Step 3. $V/W$ is a vector space.

$W$ is a subspace of $V$ , so the coset operations (addition and scalar multiplication defined above) are well-defined and satisfy all vector space axioms. (The standard verification — closure, associativity, zero element $= W$ , negatives — follows directly from the corresponding properties in $V$ .) $\square$

Step 4. Basis for $V/W$ .

By the proof of the dimension formula, $\mathcal{B} = \{v_3 + W\} = \{(1,0,0)+W\}$ is a basis for $V/W$ .

Spanning: Any $(a,b,c) \in \mathbb{R}^3$ can be written as $(a,b,c) = \alpha w_1 + \beta w_2 + \gamma v_3$ for appropriate $\alpha,\beta,\gamma$ (solvable since $\{w_1,w_2,v_3\}$ is a basis).

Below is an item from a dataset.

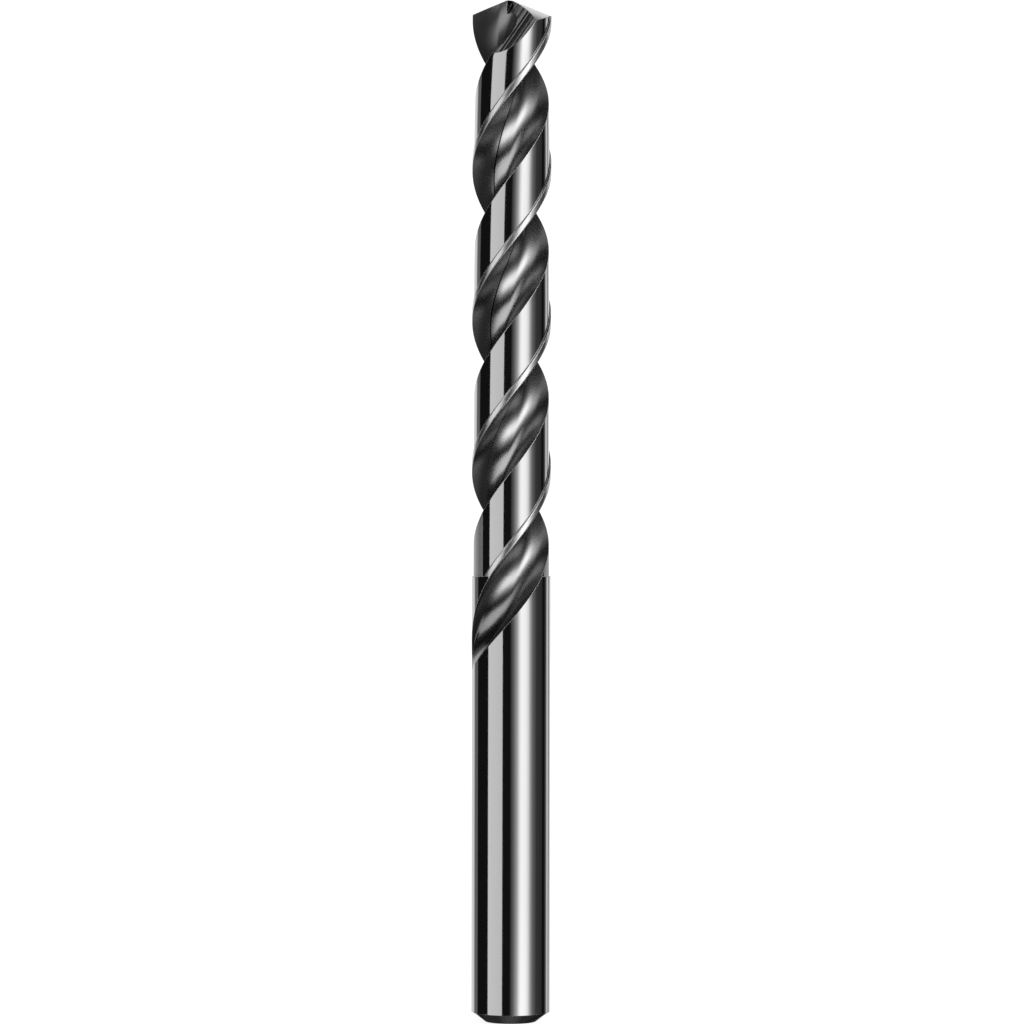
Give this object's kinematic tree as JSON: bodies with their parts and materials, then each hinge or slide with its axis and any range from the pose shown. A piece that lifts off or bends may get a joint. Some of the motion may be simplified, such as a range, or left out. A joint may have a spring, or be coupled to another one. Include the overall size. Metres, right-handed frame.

Hence $(a,b,c)+W = \gamma\,v_3 + W = \gamma\,(v_3+W)$ .

Independence: If $\gamma(v_3+W) = W$ , then $\gamma v_3 \in W$ , i.e., $\gamma(1,0,0) \in W$ , i.e., $\gamma = 0$ .

Step 5. Conclusion.

$\dim(V/W) = \dim V - \dim W = 3 - 2 = 1,$

with basis $\{(1,0,0) + W\}$ .

$\boxed{\dim(V/W) = 1, \quad \text{basis: } \{(1,0,0)+W\}.}$

Common Traps

Confusing the coset $v + W$ with the vector $v$ ; remember that $v + W = v' + W$ does not imply $v = v'$ — it only implies $v - v' \in W$ .
Skipping the well-definedness check for operations: UPSC proof questions penalise missing steps, even if the conclusion is correct.
In the spanning argument, forgetting to explain why the $W$ -components vanish (they are absorbed into the coset because elements of $W$ shift a coset to itself).
Giving $\dim(V/W) = \dim V / \dim W$ (division, not subtraction) — a common confusion from the group-index analogy.

Marks-Aware Writing

At 8 marks (Section A, ~12 min), allocate roughly: 1 mark for defining $V/W$ and its operations; 1 mark for the basis-extension setup; 3 marks for the spanning and independence arguments (the core proof); 1 mark for invoking the dimension count; 2 marks for the concrete application (basis, $\dim$ ). Write the independence argument with a displayed equation — examiners look for the line ” $\sum c_j v_j \in W$ , hence $\ldots$ , hence $c_j = 0$ .”

Practice Set

Only one historical question on this atom (shown above).